Survey Sampling Organizations: There are major organizations that will help you source respondents…for a price. This includes companies like Qualtrics or ResearchNow that have access to very large contact databases. By asking a series of screener questions, they can source people who meet your prospective customer criteria. The major downside is cost. B2B interview sampling can often cost $100+ just to recruit a respondents, and that’s before an interview incentive.
LinkedIn: If you know the type of person you want to interview (e.g. company, industry, job title), you can connect with them on LinkedIn and request an interview. It’s certainly a great way to reach an unbiased sample.
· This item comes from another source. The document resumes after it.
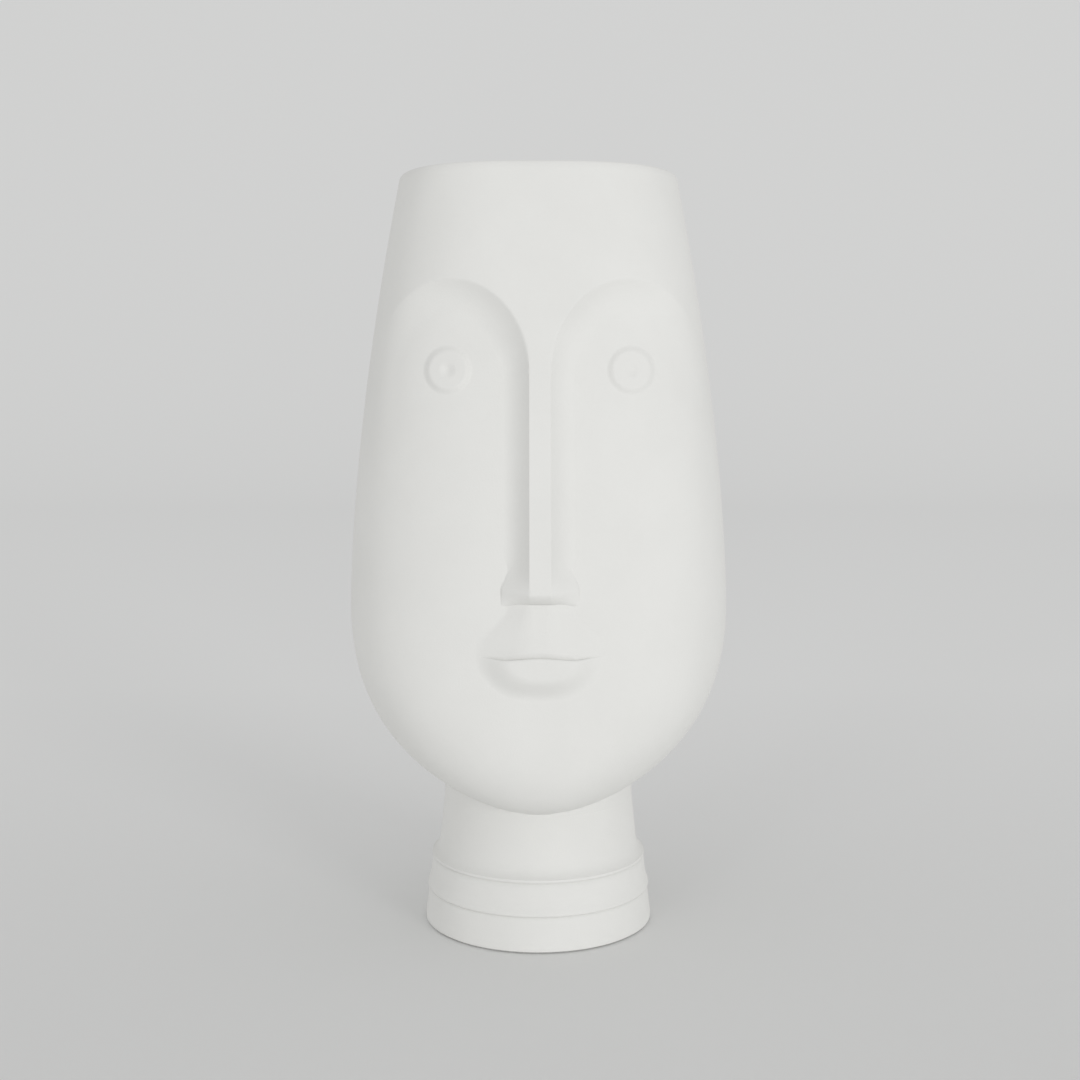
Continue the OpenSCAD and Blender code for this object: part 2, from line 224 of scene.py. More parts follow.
def cheek_line(z):
    high = lerp(cheek_d, cheek_top_d, soft_line(climbed(z)))
    return np.where(z >= head_z, high, cheek_d * quarter(fallen(z, chin_z), chin_square))


def brow_line(z):
    return bulged(z, brow_d, rim_half_d)


def back_line(z):
    low = back_d * quarter(fallen(z, jaw_z), jaw_square)
    return np.where(z >= head_z, bulged(z, back_d, rim_half_d), low)


def face_square(z):
    return lerp(chin_section, cheek_square, ease((z - neck_top_z) / (chin_top_z - neck_top_z)))


def bow(x, z, depth, square):
    """Distance of a superelliptic front from the middle plane."""
    side = limit(np.abs(x) / np.maximum(half_w(z), 1))
    return depth * limit(1 - side**square, 0, None) ** (1 / square)


def cheek(x, z):
    return bow(x, z, cheek_line(z), face_square(z))


def forehead(x, z):
    return bow(x, z, brow_line(z), brow_square)


def inside_arch(x, z):
    """Distance inside the nearer brow arch, negative outside it."""
    dx = (np.abs(x) - arch_x) / arch_half_w
    dz = limit(z - arch_z, 0, None) / arch_rise
    q = np.maximum(np.hypot(dx, dz), 0.001)
    slope = np.maximum(np.hypot(dx / arch_half_w, dz / arch_rise) / q, 0.0001)
    return np.minimum((1 - q) / slope, arch_half_w)


def cove(s, h, wide):
    """A hollow that falls from height h at an edge and runs out level, wide away from it."""
    return h * (1 - limit(s / wide)) ** cove_bend


def cove_wide(z):
    return lerp(cove_side, cove_top, ease((z - arch_z) / cove_turn))


def brow(x, z):
    """Height of the forehead and brows above the cheeks."""
    outer = np.abs(x) > arch_x
    fade = np.where(outer, ease((z - arch_z + brow_fade) / brow_fade), z >= arch_z)
    h = fade * limit(forehead(x, z) - cheek(x, z), 0, None)
    return cove(inside_arch(x, z), h, cove_wide(z))


def wing(z):
    return ease((nose_z + tip_h + wing_h - z) / wing_h)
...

However, this is an extremely time-intensive process since doing cold outreaches can take a very, very long time.
Long story short, there’s no right or wrong answer about where to sample your interviewees. Ideally, you can get a mix of customers and prospective customers to remove any concerns about bias. However, your budget will often determine where you’ll have to do your sourcing.
Don’t Be Afraid To Re-Jigger
Of course, once you get started interviewing, you might find that new questions pop up. Don’t be afraid to adjust your questions or interview structure! Those first few interviews are for you to get the ball rolling as much as they are for you to do fact finding. If the initial information you hear pulls you in a slightly different direction, feel free to adapt your questions, or add an extra question or two in, and keep plugging away.